After the amendment, RBI may suspend the Board of Directors of a multi-cooperative bank for five years to protect the depositors. This amendment omitted some provisions like granting of unsecured loans or advances to its directors, and to private companies where the bank’s directors or chairman is an interested party, opening a new place of business, or changing the location of the cooperative bank outside of the city, town or village in which it is currently located without permission from RBI, etc.
All the banking companies will be controlled under the Banking Regulation Act, 1949. This Act provides a proper structure to the banking system in India. The Act puts restrictions on the banks to avoid fraud and protect the interests of the depositors. It also states the procedure for winding up the banking company. The Act also states the acquisition and mergers of the banking companies. Thus, this Act led to the proper growth of the banking companies which was lacking before 1949.
RBI performs the roles of the supervisor, regulator, and controller. RBI issues licences to banks, conducts inspections of the banking companies, lays down instructions for audits, controls mergers and liquidation, and regulates the operation of banks.
Approved securities means securities in which a trustee may invest money. It also means securities issued by the Central Government or any State Government or such other securities.
The Banking Regulation Act has given the Reserve Bank of India the power to lay down instructions to the banks in India for audits.

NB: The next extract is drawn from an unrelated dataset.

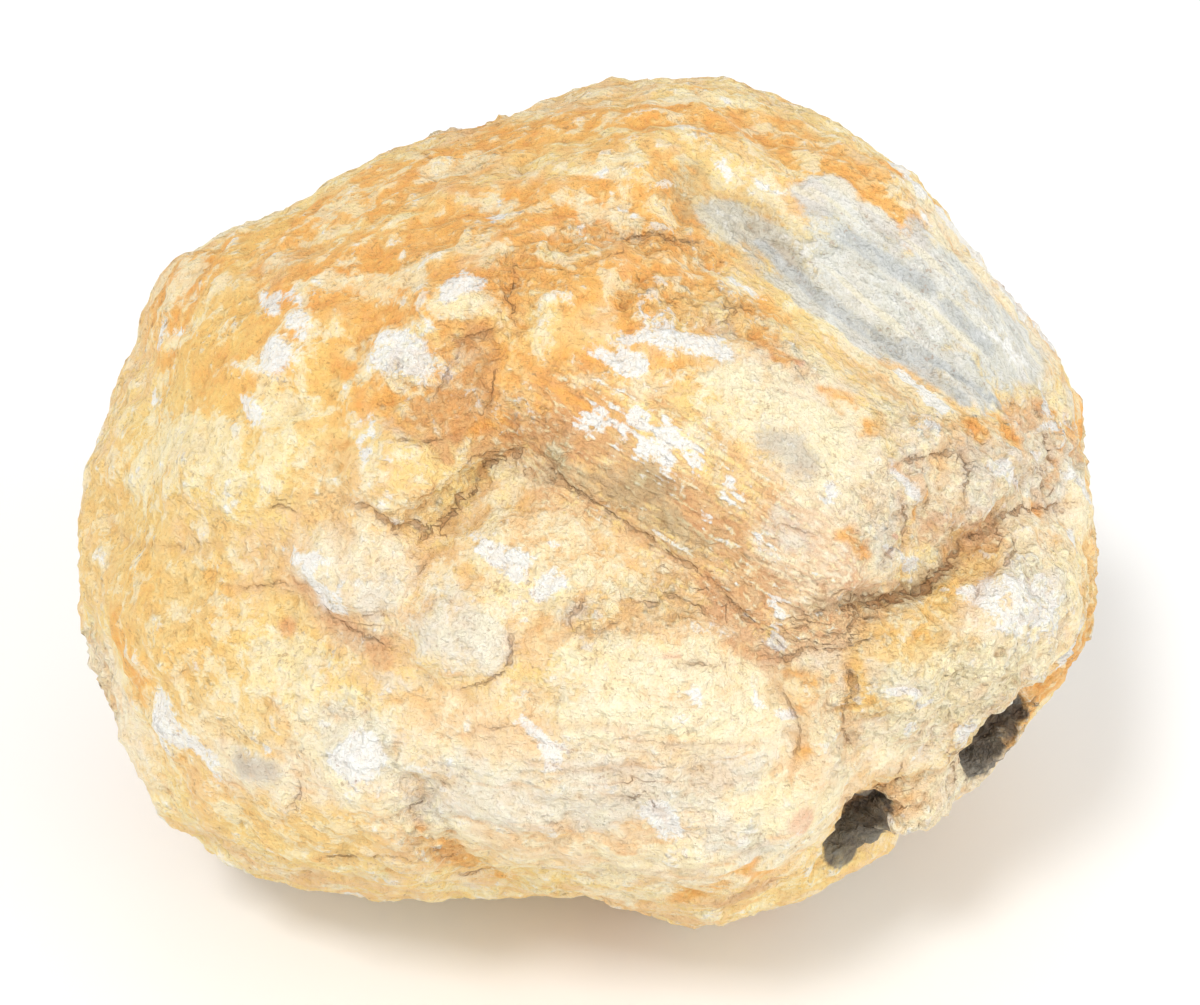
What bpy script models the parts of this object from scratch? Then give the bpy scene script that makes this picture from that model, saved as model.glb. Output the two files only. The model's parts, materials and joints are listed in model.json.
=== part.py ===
"""Quartz geode, whole and unopened: one closed nodule that stands on a small flat spot.

Metres, +Z up, origin on the floor under the middle of the box. The nodule is a squared-up
sphere stretched to the body's size and trimmed to its outline. Swells, creases and hollows
are then pressed into it, each placed by eye from one of the SIGHTS, and the foot is levelled.
"""

import math

import bmesh
import bpy
from mathutils import Vector
from mathutils.bvhtree import BVHTree
from mathutils.geometry import intersect_point_line

MM = 0.001

# Driving dimensions of the body, before anything is pressed into it.
LENGTH = 200 * MM
DEPTH = 174 * MM
HEIGHT = 152 * MM
FLAT_BELOW_MIDDLE = 72 * MM
FACES_ALONG_SIDE = 28

# The front is sighted from above: this far back from the middle, and this much over level.
SIGHT_DISTANCE = 647 * MM
SIGHT_ELEVATION = math.radians(38)

# Radius of the outline that the front sight sees, in mm, every 15 degrees from +X upwards.
OUTLINE_MM = (
    97, 95, 91, 91, 89, 87, 82, 77, 80, 83, 93, 90,
    99, 97, 100, 98, 87, 77, 74, 84, 86, 89, 94, 101,
)

# The trim to the outline fades this far before and behind it, to this share.
TRIM_REACH = 42 * MM
TRIM_KEPT = 0.35

# How often the faces are evened out once everything is pressed in.
EASING_PASSES = 2
EASING_FACTOR = 0.5

STONE_COLOUR = (0.80, 0.60, 0.36, 1.0)
STONE_ROUGHNESS = 0.85


def sight(eye_direction, up, distance):
    """A place to look from: its point, and the directions right, up and towards it."""
    towards = Vector(eye_direction).normalized()
    right = Vector(up).cross(towards).normalized()
    return {
        "eye": towards * distance,
        "right": right,
        "up": towards.cross(right),
        "towards": towards,
    }


SIGHTS = {
    "front": sight(
        (0, -math.cos(SIGHT_ELEVATION), math.sin(SIGHT_ELEVATION)),
        (0, 0, 1),
        SIGHT_DISTANCE,
    ),
    "back": sight((0, 1, 0.2), (0, 0, 1), SIGHT_DISTANCE),
    "left": sight((-1, 0, 0), (0, 0, 1), SIGHT_DISTANCE),
    "right": sight((1, 0, 0), (0, 0, 1), SIGHT_DISTANCE),
    "below": sight((0, -0.5, -1), (0, 1, 0), SIGHT_DISTANCE),
}

# Swells: name, sight, line of (across, up) in mm, reach, height.
SWELLS = (
    ("ridge", "front", ((-13, 39), (10, 24), (29, 12), (45, -1), (51, -13)), 26, 5.5),
    ("ridge nose", "front", ((47, -11),), 22, 3.0),
    ("curled crust", "front", ((66, 10), (76, 8)), 18, 3.5),
    ("right end knob", "front", ((91, 9),), 14, 2.5),
    ("lower right lobe", "front", ((60, -31), (74, -25), (88, -20)), 22, 6.0),
    ("pillar", "front", ((45, -37), (47, -50)), 11, 2.5),
    ("crumb between hollows", "front", ((66, -58),), 10, 3.0),
    ("belly", "front", ((-17, -50), (22, -54)), 42, 4.0),
    ("belly top", "front", ((20, -35),), 20, 3.0),
    ("belly end", "front", ((26, -69),), 22, 3.0),
    ("lower left lobe", "front", ((-66, -48), (-46, -58)), 34, 4.0),
    ("left lobe", "front", ((-84, -20),), 26, 3.0),
    ("upper left dome", "front", ((-62, 24), (-36, 34)), 38, 4.0),
    ("crown", "front", ((10, 66),), 30, 2.5),
    ("slab rim", "front", ((52, 67), (66, 52), (80, 34)), 15, 2.5),
    ("bowl lump", "front", ((-23, -26),), 13, 3.0),
    ("bowl lump beside", "front", ((-47, -14),), 14, 2.6),
    ("lip lump", "front", ((-37, 4),), 15, 3.5),
    ("bowl floor lump", "front", ((-7, -13),), 15, 2.4),
    ("back hump", "back", ((30, 8),), 42, 6.0),
    ("back hip", "back", ((-48, -6),), 36, 5.0),
    ("back knuckle", "back", ((-8, 34),), 26, 4.0),
    ("back heel", "back", ((4, -34),), 28, 4.0),
    ("left cheek", "left", ((-18, 14),), 28, 3.0),
    ("left heel", "left", ((22, -24),), 24, 3.0),
    ("right cheek", "right", ((24, 16),), 26, 3.0),
    ("right heel", "right", ((10, -30),), 22, 3.0),
)

# Creases and hollows: name, sight, line of (across, up) in mm, reach, depth.
CREASES = (
    ("under the ridge", "front", ((40, -31), (49, -27), (58, -21), (67, -14)), 12, 3.0),
    ("under the ridge, deep", "front", ((62, -20), (69, -15), (75, -11), (83, -6)), 9, 5.5),
    ("under the ridge, right end", "front", ((86, -4), (93, 1)), 9, 2.0),
    ("flank foot", "front",
     ((-17, 8), (-5, 4), (7, -3), (18, -12), (27, -20), (35, -26)), 12, 4.5),
    ("bowl head", "front", ((-31, -6), (-24, 0), (-15, 8)), 10, 5.0),
    ("lip underside", "front", ((-46, -1), (-33, -8)), 9, 2.5),
    ("bowl", "front", ((-6, -14),), 24, 2.5),
    ("bowl side", "front",
     ((-54, -22), (-44, -28), (-30, -36), (-16, -33), (-12, -24)), 10, 2.2),
    ("slab dish", "front", ((35, 52), (60, 36), (86, 20)), 24, 3.5),
    ("slab trench", "front",
     ((22, 60), (33, 49), (43, 40), (54, 31), (66, 23), (74, 18)), 10, 4.0),
    ("pillar right", "front", ((53, -33), (53, -41), (55, -50), (59, -55)), 9, 3.6),
    ("pillar left", "front", ((38, -37), (41, -45), (41, -53)), 10, 2.2),
    ("belly notch", "front", ((-35, -42), (-31, -56), (-28, -67), (-21, -76)), 10, 3.4),
    ("left waist", "front", ((-98, -6), (-80, -10), (-64, -15), (-54, -20)), 11, 3.0),
    ("near hollow", "front", ((52, -66), (56, -61)), 10, 7.0),
    ("far hollow", "front", ((76, -51), (83, -44)), 10, 7.0),
    ("fold down the back", "back",
     ((-20, 52), (-10, 20), (-14, -6), (0, -30), (-4, -56)), 13, 4.0),
    ("fold beside the hump", "back", ((-14, -2), (16, -18), (44, -24), (70, -14)), 12, 3.0),
    ("back dish", "back", ((60, 34),), 26, 3.5),
    ("back facet", "back", ((-64, 30),), 30, 4.0),
    ("left facet", "left", ((30, 34),), 30, 3.5),
    ("right facet", "right", ((46, 34),), 30, 3.5),
    ("left fold", "left", ((-50, -8), (-20, -12), (6, 2), (34, 26)), 12, 2.6),
    ("right fold", "right", ((-40, -24), (-8, -10), (20, -12), (48, 0)), 12, 3.0),
)


def outline_radius(turn):
    """The outline's radius at an angle in degrees, smoothly through OUTLINE_MM."""
    step = 360 / len(OUTLINE_MM)
    place = (turn % 360) / step
    first = int(place)
    before, start, end, after = (
        OUTLINE_MM[(first + k) % len(OUTLINE_MM)] for k in (-1, 0, 1, 2)
    )
    t = place - first
    return MM * 0.5 * (
        2 * start
        + (end - before) * t
        + (2 * before - 5 * start + 4 * end - after) * t**2
        + (3 * start - before - 3 * end + after) * t**3
    )


def smooth_step(t):
    t = min(max(t, 0.0), 1.0)
    return t * t * (3 - 2 * t)


def new_body():
    """A cube cut into even squares and blown up to a sphere of radius 1."""
    body = bmesh.new()
    bmesh.ops.create_cube(body, size=2)
    bmesh.ops.subdivide_edges(
        body, edges=body.edges[:], cuts=FACES_ALONG_SIDE - 1, use_grid_fill=True
    )
    for vert in body.verts:
        # The tangent evens out the squares, which would crowd at the cube's corners.
        vert.co = Vector(math.tan(c * math.pi / 4) for c in vert.co).normalized()
    return body


def stretch_to_size(body):
    for vert in body.verts:
        vert.co.x *= LENGTH / 2
        vert.co.y *= DEPTH / 2
        vert.co.z *= HEIGHT / 2


def trim_to_outline(body):
    """Draws each point in or out across the front sight, so that the rim follows the outline."""
    front = SIGHTS["front"]
    tall = math.hypot(
        DEPTH / 2 * math.sin(SIGHT_ELEVATION), HEIGHT / 2 * math.cos(SIGHT_ELEVATION)
    )
    for vert in body.verts:
        across, up = vert.co.dot(front["right"]), vert.co.dot(front["up"])
        towards = vert.co.dot(front["towards"])
        turn = math.atan2(up, across)
        rim = 1 / math.hypot(math.cos(turn) / (LENGTH / 2), math.sin(turn) / tall)
        nearness = smooth_step(math.hypot(across, up) / rim)
        nearness *= TRIM_KEPT + (1 - TRIM_KEPT) * math.exp(-((towards / TRIM_REACH) ** 2))
        grow = 1 + (outline_radius(math.degrees(turn)) / rim - 1) * nearness
        vert.co = (
            front["right"] * across * grow
            + front["up"] * up * grow
            + front["towards"] * towards
        )


def on_surface(body, sight_name, spots):
    """Where lines from the sight through each (across, up) spot meet the body."""
    tree = BVHTree.FromBMesh(body)
    seen_from = SIGHTS[sight_name]
    found = []
    for across, up in spots:
        aim = seen_from["right"] * across * MM + seen_from["up"] * up * MM
        place = tree.ray_cast(seen_from["eye"], aim - seen_from["eye"])[0]
        found.append(place or tree.find_nearest(aim)[0])
    return found


def distance_to_line(point, line):
    """The distance from a point to a chain of points, or to a single one."""
    nearest = min((point - corner).length for corner in line)
    for start, end in zip(line, line[1:]):
        foot, share = intersect_point_line(point, start, end)
        if 0 < share < 1:
            nearest = min(nearest, (point - foot).length)
    return nearest


def press(body, outwards, line, reach, height):
    """Moves the surface near the line out by height, or in where height is negative."""
    for vert, outward in zip(body.verts, outwards):
        away = distance_to_line(vert.co, line) / reach
        if away < 1:
            vert.co += outward * height * (1 - away * away) ** 2


def press_features(body):
    # One set of directions, from the plain body, keeps the faces even where features cross.
    body.normal_update()
    outwards = [vert.normal.copy() for vert in body.verts]
    for _name, seen_from, spots, reach, height in SWELLS:
        line = on_surface(body, seen_from, spots)
        press(body, outwards, line, reach * MM, height * MM)
    for _name, seen_from, spots, reach, depth in CREASES:
        line = on_surface(body, seen_from, spots)
        press(body, outwards, line, reach * MM, -depth * MM)


def ease(body):
    """Evens out the faces that the deeper creases pulled about."""
    for _ in range(EASING_PASSES):
        bmesh.ops.smooth_vert(
            body,
            verts=body.verts[:],
            factor=EASING_FACTOR,
            use_axis_x=True,
            use_axis_y=True,
            use_axis_z=True,
        )


def level_foot(body):
    """Flattens what would reach below the floor, and sets the origin under the middle."""
    for vert in body.verts:
        vert.co.z = max(vert.co.z, -FLAT_BELOW_MIDDLE)
    xs = [vert.co.x for vert in body.verts]
    ys = [vert.co.y for vert in body.verts]
    middle = Vector(
        ((min(xs) + max(xs)) / 2, (min(ys) + max(ys)) / 2, -FLAT_BELOW_MIDDLE)
    )
    bmesh.ops.translate(body, verts=body.verts[:], vec=-middle)
    return middle


def stone_material():
    material = bpy.data.materials.new("geode_crust")
    material.use_nodes = True
    shader = material.node_tree.nodes["Principled BSDF"]
    shader.inputs["Base Color"].default_value = STONE_COLOUR
    shader.inputs["Roughness"].default_value = STONE_ROUGHNESS
    shader.inputs["Metallic"].default_value = 0.0
    material.diffuse_color = STONE_COLOUR
    return material


def build_geode():
    for old in list(bpy.data.objects):
        bpy.data.objects.remove(old)
    body = new_body()
    stretch_to_size(body)
    trim_to_outline(body)
    press_features(body)
    ease(body)
    middle = level_foot(body)
    print("body middle over the origin, m:", [round(-c, 5) for c in middle])
    mesh = bpy.data.meshes.new("geode")
    body.to_mesh(mesh)
    body.free()
    mesh.shade_smooth()
    geode = bpy.data.objects.new("geode", mesh)
    geode.data.materials.append(stone_material())
    collection = bpy.data.collections.new("quartz_geode")
    bpy.context.scene.collection.children.link(collection)
    collection.objects.link(geode)


build_geode()
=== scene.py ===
import json
import math
import random

import bpy
import numpy as np
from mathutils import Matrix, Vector, noise
from mathutils.bvhtree import BVHTree
from mathutils.kdtree import KDTree

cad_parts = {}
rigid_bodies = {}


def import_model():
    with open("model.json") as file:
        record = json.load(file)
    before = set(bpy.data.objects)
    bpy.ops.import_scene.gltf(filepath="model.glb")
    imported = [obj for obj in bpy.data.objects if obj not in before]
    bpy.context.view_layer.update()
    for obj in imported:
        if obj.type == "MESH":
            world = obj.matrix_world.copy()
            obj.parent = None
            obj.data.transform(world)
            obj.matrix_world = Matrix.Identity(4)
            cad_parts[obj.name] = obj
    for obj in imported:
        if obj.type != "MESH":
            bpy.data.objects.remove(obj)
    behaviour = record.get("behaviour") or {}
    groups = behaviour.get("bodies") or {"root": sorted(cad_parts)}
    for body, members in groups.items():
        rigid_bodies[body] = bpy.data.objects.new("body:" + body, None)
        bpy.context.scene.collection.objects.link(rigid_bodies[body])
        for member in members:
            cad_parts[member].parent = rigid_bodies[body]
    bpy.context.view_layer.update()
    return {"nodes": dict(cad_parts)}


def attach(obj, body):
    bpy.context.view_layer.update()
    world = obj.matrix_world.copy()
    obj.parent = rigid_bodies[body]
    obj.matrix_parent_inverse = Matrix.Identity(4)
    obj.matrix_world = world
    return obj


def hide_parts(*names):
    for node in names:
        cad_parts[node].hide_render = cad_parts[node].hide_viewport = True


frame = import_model()
print("packed frame loaded:", sorted(frame["nodes"]))

mm = 0.001

# ---- the stone, and where its features are set out from ----

stone = {
    "middle": (-0.00017, 0.00151, 0.072),  # what every sight looks at, in metres
    "sightDistance": 0.647,
    "sightElevation": 38.0,  # degrees that the front sight looks down
    "fineLevels": 2,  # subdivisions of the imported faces
    "crackBand": 1.5,  # faces this near a crack, in mm, are cut finer, as craggy ones are
    "crackFaces": 7000,  # and at most this many of them
    "footClear": 9.0,  # height in mm over which the carving fades in above the flat foot
    "strokeStep": 3.0,  # mm between the places that a stroke is followed by
    "crackStep": 1.0,
    "seed": 11,
}

middle = Vector(stone["middle"])


def lookFrom(direction):
    towards = Vector(direction).normalized()
    right = Vector((0, 0, 1)).cross(towards).normalized()
    return {
        "eye": middle + towards * stone["sightDistance"],
        "right": right,
        "up": towards.cross(right),
        "towards": towards,
    }


tilt = math.radians(stone["sightElevation"])
sights = {
    "front": lookFrom((0, -math.cos(tilt), math.sin(tilt))),
    "back": lookFrom((0, 1, 0.2)),
    "left": lookFrom((-1, 0, 0)),
    "right": lookFrom((1, 0, 0)),
}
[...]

RBI, under Section 30 of the Act, can direct to perform a special audit of the company’s accounts if it is for the greater good of the public.
Foreign banks can grant loans or advances to companies in India under Section 20 of the Banking Regulation Act. They can grant loans to companies if the director of the foreign bank has some vested interest in the company, if the company is a subsidiary of the company in which the director is interested.